Günümüzde “olmazsa olmaz” dediğimiz bütün şeyler aslında bizden önce yaşayan insanların haberi bile olmadığı şeylerdi. Edison’u zengin eden icadı olan ampül ortaya çıkmadan önce kimse gaz lambalarını bir kenara atıp elektrik faturası ödemek için hevesli değildi. Hatta ampül olmadığı dönemlerde insanlar daha erken uyuyor ve daha erken kalkıyordu. Yani teknoloji dediğimiz şey acaba gerçekten birilerinin iddia ettiği gibi bir ihtiyaçtan mı doğuyordu yoksa ortaya çıktıktan sonra ihtiyacı kendisi mi uyduruyordu?
Dev şirketlerin para hırsının önünde savrulan sonbahar yaprakları gibiyiz. Resmen tanrılaşan bu devasa firmaların kulları gibi onlar ne buyurursa (üretirse) koşulsuz kabul ediyor ve onlarsız yaşamayacağımız algısına balıklama dalıyoruz. Şimdilerde bu şirketlerin ürkütücü hırslarından birisi daha gündemi meşgul ediyor. Dünyayı posaya çevirmeye niyetli olan insanoğlu Mars’ta da yaşam oluşturmanın yollarına bakıyor. Bu vampir şirketler ağızlarının suyunun aktığı işlenmemiş maden yuvası olan bu gezegenleri sömürmek ve düzenlerini sürdürmek için insan topluluklarına da ihtiyaçları olduğu için bizi de Mars’a götürmek istiyorlar.
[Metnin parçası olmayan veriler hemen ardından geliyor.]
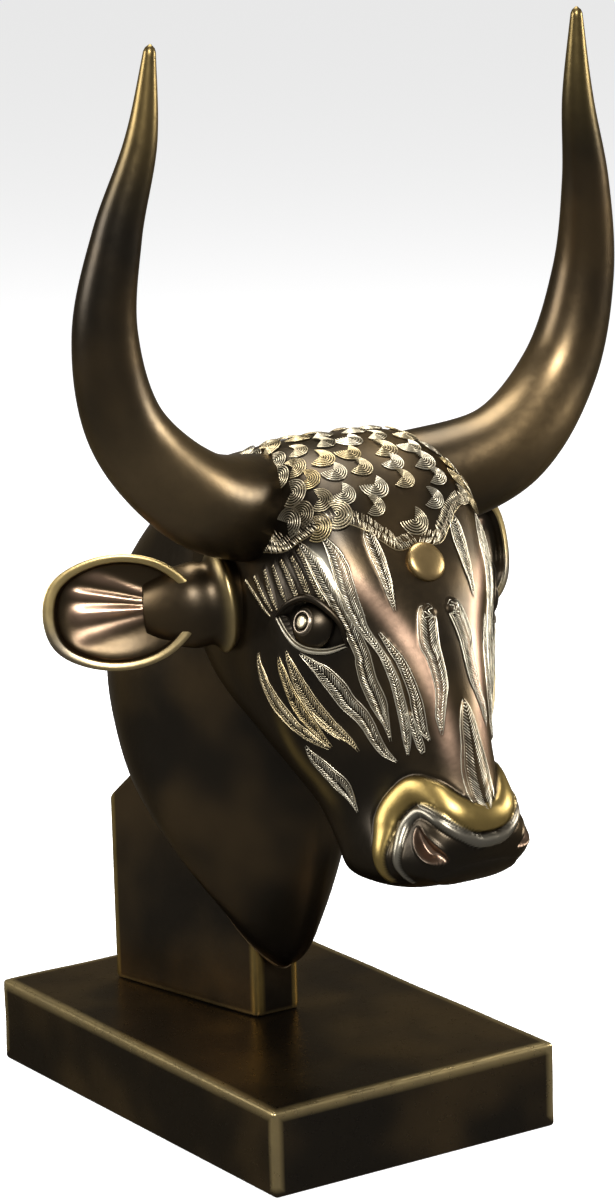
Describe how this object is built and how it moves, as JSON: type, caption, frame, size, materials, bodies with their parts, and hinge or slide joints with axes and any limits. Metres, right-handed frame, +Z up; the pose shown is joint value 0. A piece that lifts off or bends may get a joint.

Önce Mars’ı dünya haline çevirmek sonra da dünyanın akıbetine uğratıp başka gezegenlere sıçramak istiyorlar. Bunun böyle olacağı kanımca kesin birşey. Çünkü bir taşı yüksek bir yerden yere attığınızda yere düşeceği kesindir. Başka taşları da atıp denemeye gerek yoktur artık, tüm taşları yüksek bir yerden atınca yere düşecektir. İnsanoğlunun kaderi de böyle, aynı akıbete uğrayacakları bir fizik kuralı kadar net.
Son zamanlarda ruhumu doğanın kucağında ifade ettiğimi hissetmeye başladım. Doğanın çağrısını özellikle modernizmin beni en darladığı zamanlarda duyuyorum. Yeşilliklerin içinde kendimi daha sakin, daha uyumlu ve daha sevgi dolu hissediyorum. Doğanın yaşlı bir bilge gibi bana hikmetli sözler fısıldadığını duyuyorum ve tekrar o vahşi beton vadisine gidecek olmanın sancısını hissediyorum. Uzun bir süre doğa gizlice görüştüğüm bir sevgili olarak kalacak benim için maalesef. Neticede ben de “modern bir insanım”. Prangalarımdan kurtulmam o kadar kolay değil.